* WHAT NEEDS TO BE DONE
Extract from the listing each line in which the word "object" appears.

* Start RECORDED INFORMATION *

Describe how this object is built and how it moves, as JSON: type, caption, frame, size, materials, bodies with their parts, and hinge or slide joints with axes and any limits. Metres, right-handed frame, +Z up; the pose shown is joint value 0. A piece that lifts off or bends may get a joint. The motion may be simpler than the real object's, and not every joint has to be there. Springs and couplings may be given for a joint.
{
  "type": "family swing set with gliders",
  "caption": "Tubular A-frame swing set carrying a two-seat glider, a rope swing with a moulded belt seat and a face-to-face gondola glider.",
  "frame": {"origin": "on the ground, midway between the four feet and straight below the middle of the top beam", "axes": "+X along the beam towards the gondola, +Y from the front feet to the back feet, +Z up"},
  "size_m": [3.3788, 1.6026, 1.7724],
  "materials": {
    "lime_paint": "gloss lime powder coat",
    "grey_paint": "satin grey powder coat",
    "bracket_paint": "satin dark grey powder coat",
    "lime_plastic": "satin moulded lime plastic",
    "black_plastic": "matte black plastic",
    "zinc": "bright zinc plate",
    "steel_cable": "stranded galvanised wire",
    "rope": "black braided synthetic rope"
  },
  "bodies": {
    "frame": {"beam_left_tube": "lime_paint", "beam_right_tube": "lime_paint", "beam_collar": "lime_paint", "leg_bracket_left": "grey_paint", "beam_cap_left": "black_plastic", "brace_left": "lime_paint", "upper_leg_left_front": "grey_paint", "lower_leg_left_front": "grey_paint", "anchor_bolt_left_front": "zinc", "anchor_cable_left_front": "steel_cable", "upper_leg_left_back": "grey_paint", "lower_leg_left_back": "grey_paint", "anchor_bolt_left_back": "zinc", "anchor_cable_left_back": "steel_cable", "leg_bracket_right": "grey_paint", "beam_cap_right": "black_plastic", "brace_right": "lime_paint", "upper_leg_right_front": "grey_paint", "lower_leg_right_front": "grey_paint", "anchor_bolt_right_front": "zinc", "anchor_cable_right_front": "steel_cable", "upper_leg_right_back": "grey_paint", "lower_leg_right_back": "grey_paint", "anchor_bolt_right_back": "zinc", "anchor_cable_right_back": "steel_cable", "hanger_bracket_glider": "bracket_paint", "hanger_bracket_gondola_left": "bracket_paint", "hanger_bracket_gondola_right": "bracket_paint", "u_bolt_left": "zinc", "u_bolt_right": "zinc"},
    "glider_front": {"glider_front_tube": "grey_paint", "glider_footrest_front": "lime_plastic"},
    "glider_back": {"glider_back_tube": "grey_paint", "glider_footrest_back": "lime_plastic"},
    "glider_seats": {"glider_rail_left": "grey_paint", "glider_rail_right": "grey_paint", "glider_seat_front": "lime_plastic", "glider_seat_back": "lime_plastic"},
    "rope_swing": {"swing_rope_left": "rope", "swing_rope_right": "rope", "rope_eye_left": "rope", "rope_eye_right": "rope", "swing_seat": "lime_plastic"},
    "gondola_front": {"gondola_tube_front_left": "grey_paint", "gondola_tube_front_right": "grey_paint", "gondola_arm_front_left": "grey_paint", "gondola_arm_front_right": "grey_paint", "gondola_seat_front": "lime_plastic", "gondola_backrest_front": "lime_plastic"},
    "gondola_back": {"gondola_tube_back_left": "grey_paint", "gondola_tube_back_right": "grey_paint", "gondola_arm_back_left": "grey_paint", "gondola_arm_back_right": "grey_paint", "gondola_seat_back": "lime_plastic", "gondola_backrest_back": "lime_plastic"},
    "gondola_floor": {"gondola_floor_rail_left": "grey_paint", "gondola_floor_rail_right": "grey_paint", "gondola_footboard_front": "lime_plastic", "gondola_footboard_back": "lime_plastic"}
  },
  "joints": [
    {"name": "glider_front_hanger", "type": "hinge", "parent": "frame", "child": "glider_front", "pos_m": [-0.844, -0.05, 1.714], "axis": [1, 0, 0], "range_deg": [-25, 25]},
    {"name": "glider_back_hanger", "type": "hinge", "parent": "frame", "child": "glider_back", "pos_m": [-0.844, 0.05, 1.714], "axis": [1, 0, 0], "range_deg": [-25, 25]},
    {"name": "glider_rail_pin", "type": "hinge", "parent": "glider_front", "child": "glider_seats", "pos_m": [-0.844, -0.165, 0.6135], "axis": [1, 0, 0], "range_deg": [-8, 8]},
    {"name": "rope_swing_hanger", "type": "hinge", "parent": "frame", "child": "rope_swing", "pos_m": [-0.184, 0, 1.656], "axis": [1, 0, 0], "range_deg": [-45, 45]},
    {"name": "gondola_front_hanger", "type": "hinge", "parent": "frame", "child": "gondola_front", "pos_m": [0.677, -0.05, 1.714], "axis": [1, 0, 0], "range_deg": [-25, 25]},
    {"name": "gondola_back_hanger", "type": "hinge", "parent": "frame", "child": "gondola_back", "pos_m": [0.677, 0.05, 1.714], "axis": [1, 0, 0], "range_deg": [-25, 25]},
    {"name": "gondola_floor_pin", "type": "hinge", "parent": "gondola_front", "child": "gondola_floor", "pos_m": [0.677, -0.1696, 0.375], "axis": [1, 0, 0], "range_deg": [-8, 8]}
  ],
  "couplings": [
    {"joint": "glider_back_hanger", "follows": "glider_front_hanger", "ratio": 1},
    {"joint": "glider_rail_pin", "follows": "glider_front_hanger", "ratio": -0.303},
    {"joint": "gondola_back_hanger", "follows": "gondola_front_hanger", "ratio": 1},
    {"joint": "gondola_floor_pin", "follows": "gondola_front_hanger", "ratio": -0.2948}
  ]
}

* End RECORDED INFORMATION *
* Start RECORDED INFORMATION *

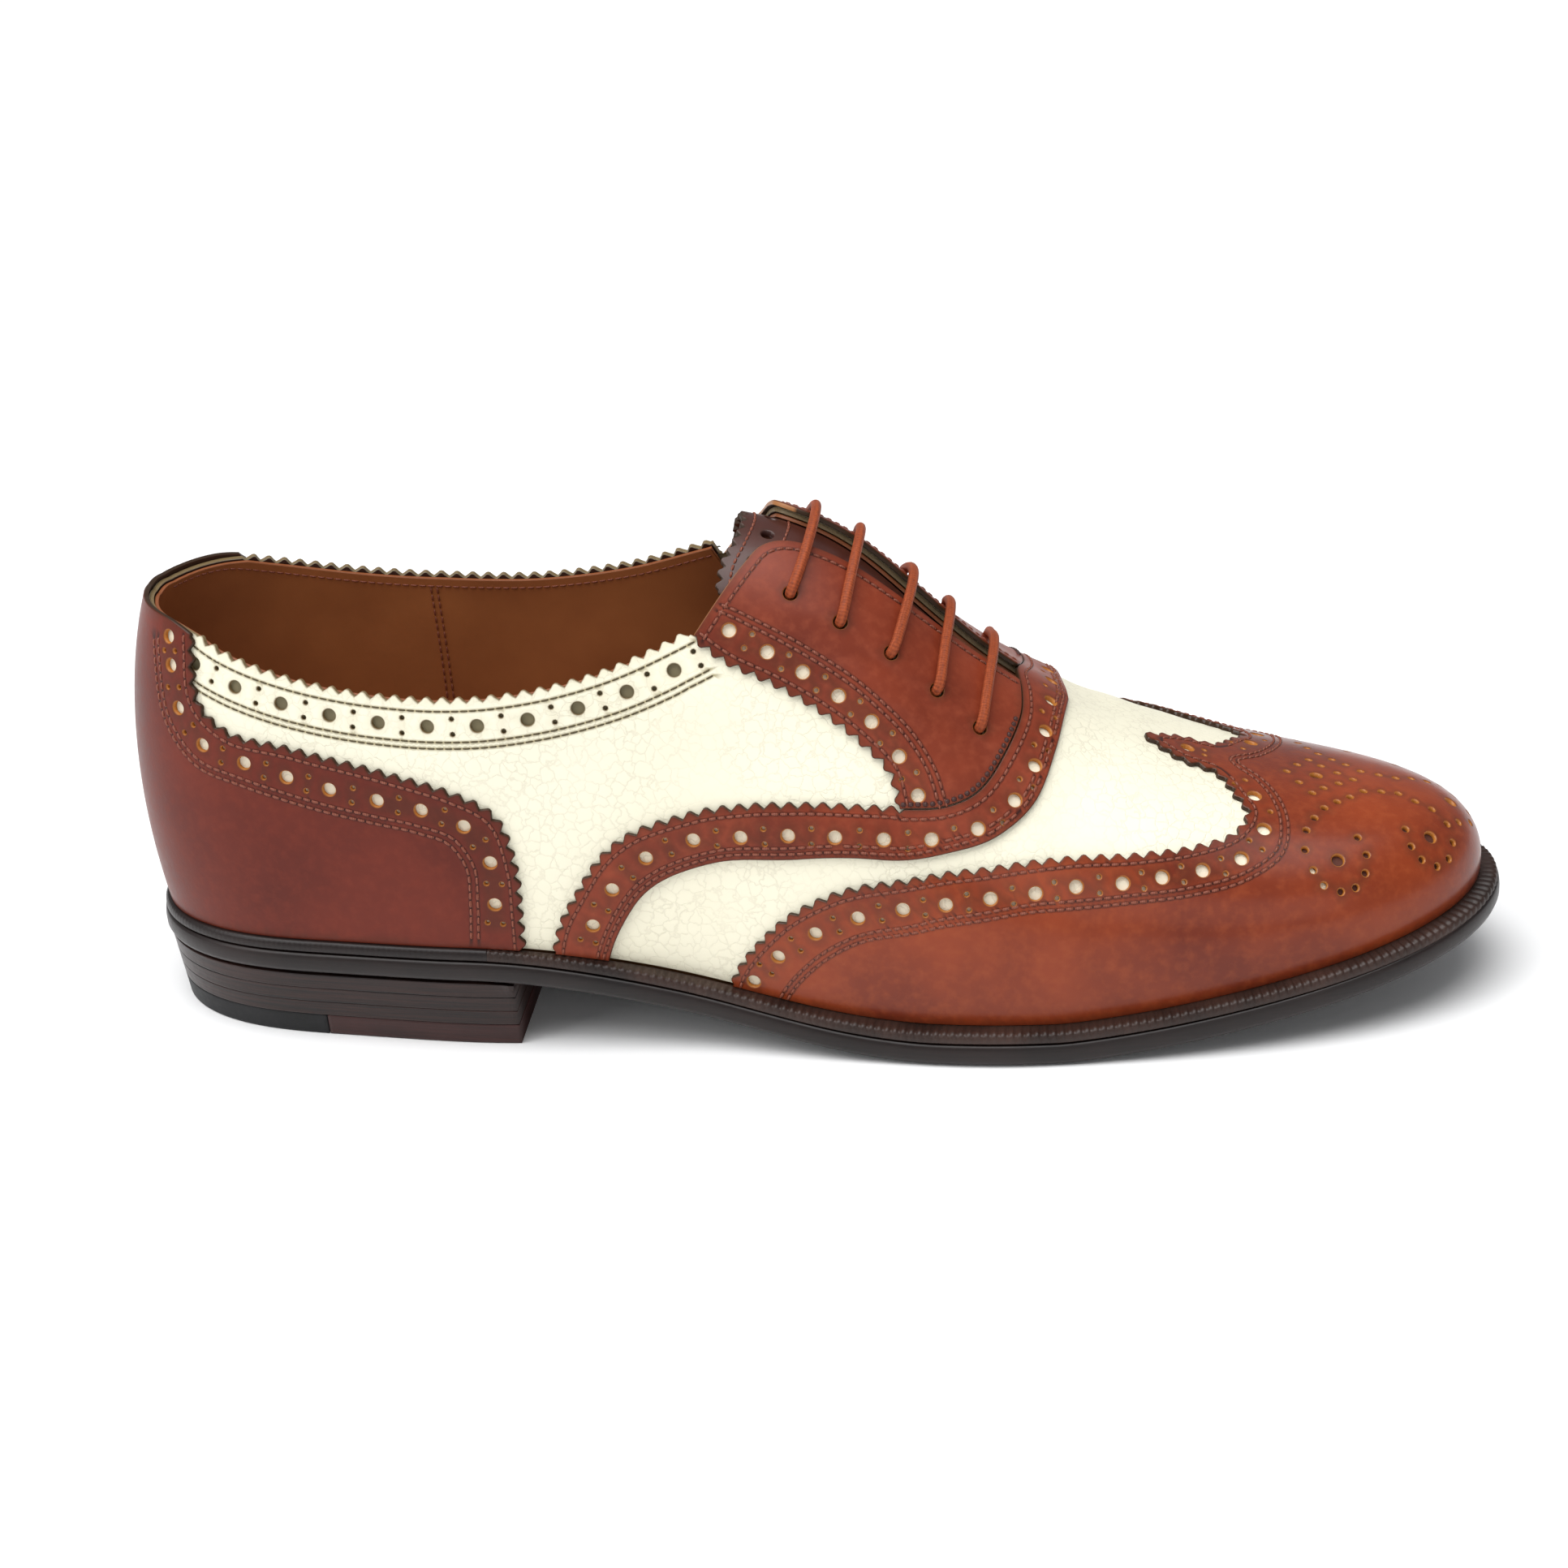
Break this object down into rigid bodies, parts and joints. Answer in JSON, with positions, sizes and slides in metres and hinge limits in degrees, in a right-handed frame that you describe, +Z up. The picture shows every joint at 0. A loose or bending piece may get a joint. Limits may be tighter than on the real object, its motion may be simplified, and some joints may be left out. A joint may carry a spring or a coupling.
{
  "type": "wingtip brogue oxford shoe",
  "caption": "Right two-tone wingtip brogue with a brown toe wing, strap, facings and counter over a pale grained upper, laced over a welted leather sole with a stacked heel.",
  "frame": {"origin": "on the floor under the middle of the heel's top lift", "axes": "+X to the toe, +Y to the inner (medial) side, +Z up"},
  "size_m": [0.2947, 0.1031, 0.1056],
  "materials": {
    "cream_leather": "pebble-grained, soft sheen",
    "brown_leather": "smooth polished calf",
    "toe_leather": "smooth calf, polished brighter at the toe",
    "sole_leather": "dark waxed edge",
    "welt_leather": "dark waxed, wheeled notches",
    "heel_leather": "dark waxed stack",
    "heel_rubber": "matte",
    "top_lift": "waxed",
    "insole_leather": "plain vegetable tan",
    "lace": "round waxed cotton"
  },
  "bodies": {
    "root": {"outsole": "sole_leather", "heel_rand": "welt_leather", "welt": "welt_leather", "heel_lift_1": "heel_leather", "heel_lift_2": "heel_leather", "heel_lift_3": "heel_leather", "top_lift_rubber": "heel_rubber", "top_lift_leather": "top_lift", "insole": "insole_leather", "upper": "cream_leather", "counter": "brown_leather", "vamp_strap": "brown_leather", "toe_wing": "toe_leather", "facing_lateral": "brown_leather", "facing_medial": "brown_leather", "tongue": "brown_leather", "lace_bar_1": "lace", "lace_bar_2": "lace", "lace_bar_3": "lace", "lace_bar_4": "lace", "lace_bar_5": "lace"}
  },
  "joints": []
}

* End RECORDED INFORMATION *

* CORRECT RESULT
Describe how this object is built and how it moves, as JSON: type, caption, frame, size, materials, bodies with their parts, and hinge or slide joints with axes and any limits. Metres, right-handed frame, +Z up; the pose shown is joint value 0. A piece that lifts off or bends may get a joint. The motion may be simpler than the real object's, and not every joint has to be there. Springs and couplings may be given for a joint.
Break this object down into rigid bodies, parts and joints. Answer in JSON, with positions, sizes and slides in metres and hinge limits in degrees, in a right-handed frame that you describe, +Z up. The picture shows every joint at 0. A loose or bending piece may get a joint. Limits may be tighter than on the real object, its motion may be simplified, and some joints may be left out. A joint may carry a spring or a coupling.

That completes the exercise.